Chomsky muses that for defenders of the US’s foreign policy, Orwell’s
‘doublethink’, or the ability to hold two contradictory beliefs in one’s mind
simultaneously, is a crucial talent. Support for Pinochet, Mobuto Sese Seko,
Mubarak, and opposition of Mahmoud Abbas are examples of America’s consistency in
promoting democracy – when it conforms to domestic economic and strategic
interests that is.
Chomsky doesn’t stop there. Neoliberalism, he continues, is the
enemy of democracy because it creates a so-called “virtual Senate” of investors
and lenders who conduct moment-by-moment referenda on government policies, which
if aren’t favourable to them, can be used as reason to cause massive
de-stabilising capital outflows. And yet organisations such as the WTO, WB, and
IMF continue to impose trade liberalisation (conquest no longer works) via conditioned
loans and assistance on less developed countries. (If you haven’t had your fill
of hypocrisy thus far, you might note that the U.S. was historically one of the
greatest perpetrators of protectionism and state intervention.)
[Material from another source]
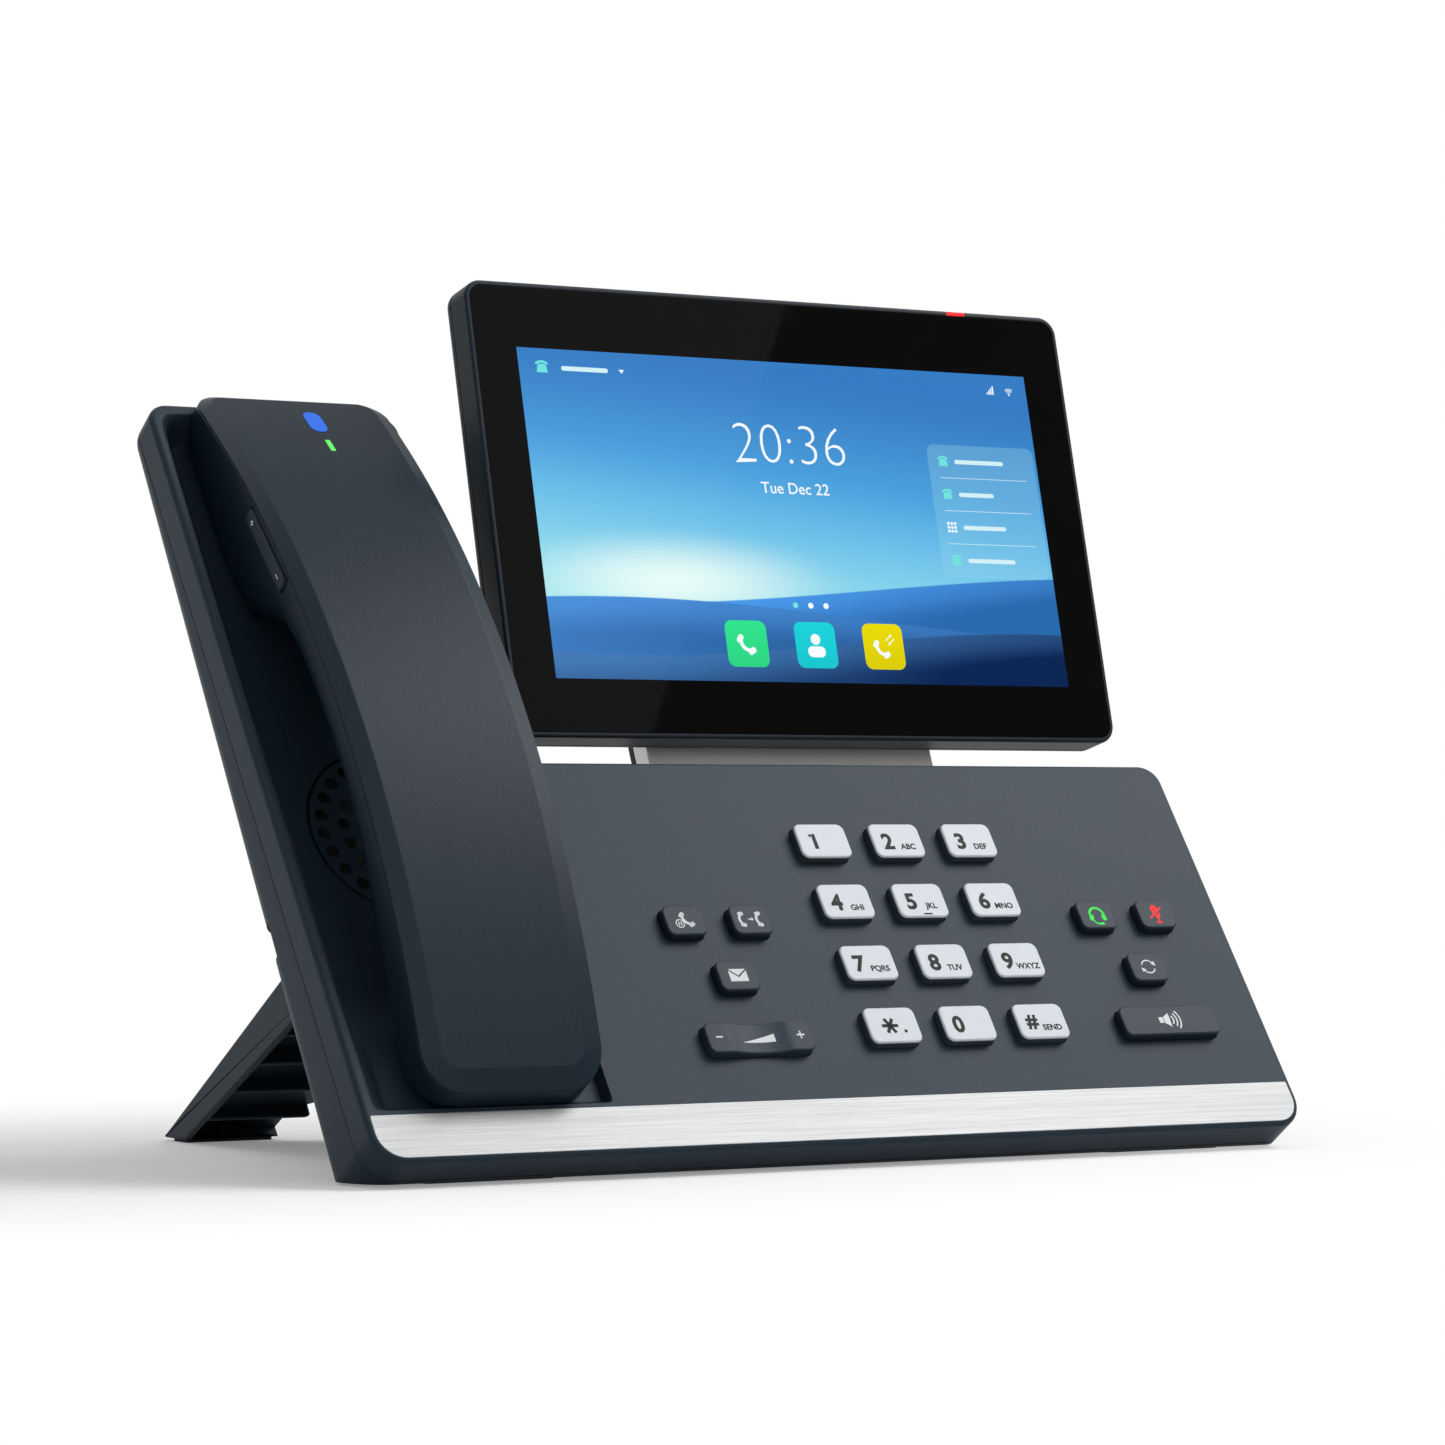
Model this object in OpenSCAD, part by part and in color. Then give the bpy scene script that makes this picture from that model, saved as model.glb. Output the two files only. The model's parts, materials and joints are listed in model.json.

Even the usually non-contentious issue of aid offers Chomsky
ammunition. Studies by Edward Herman found that US aid tends to correlate with
a favourable climate for business, which is commonly improved by murder of
labour organisers and human rights activists, thus yielding a secondary correlation
between aid and egregious violation of human rights.
Throughout Hopes and Prospects, Chomsky is
undoubtedly persuasive and it’s hard not to follow his arguments to their
logical conclusion: the US is monstrous. Case in point, US-led sanctions on
Iraq in the 80s led to up to 500,000 child deaths. And yet understanding the US’s
actions, and aversion to and repression of regional movements for autonomy such
as ALBA, Mercosur, UNASUR, and national movements for self-determination such
as those of Bolivia and Vietnam requires context. It requires understanding the
nation’s zero-sum, founding geo-political philosophy that underpins all of its decisions,
one that is best summarised by the maxims of Thucydides and Smith, and the
Jennings corollary.
Although reading Chomsky might incense you to pick up the nearest
pitchfork, what he fails to do is offer an
examination of how today’s situation might actually be the next best alternative
to what is otherwise an idealistic impossibility. And although the hypocrisy
and injustice it commits is incessant, the US and all that it entails, entrenched
powerful interest groups, etc., is simply a logical progression of capitalism –
and there aren’t that many alternative world systems to choose from.
I would check it out this book, It's quite interesting how they opened a theme how america fighting with in inequality in a world!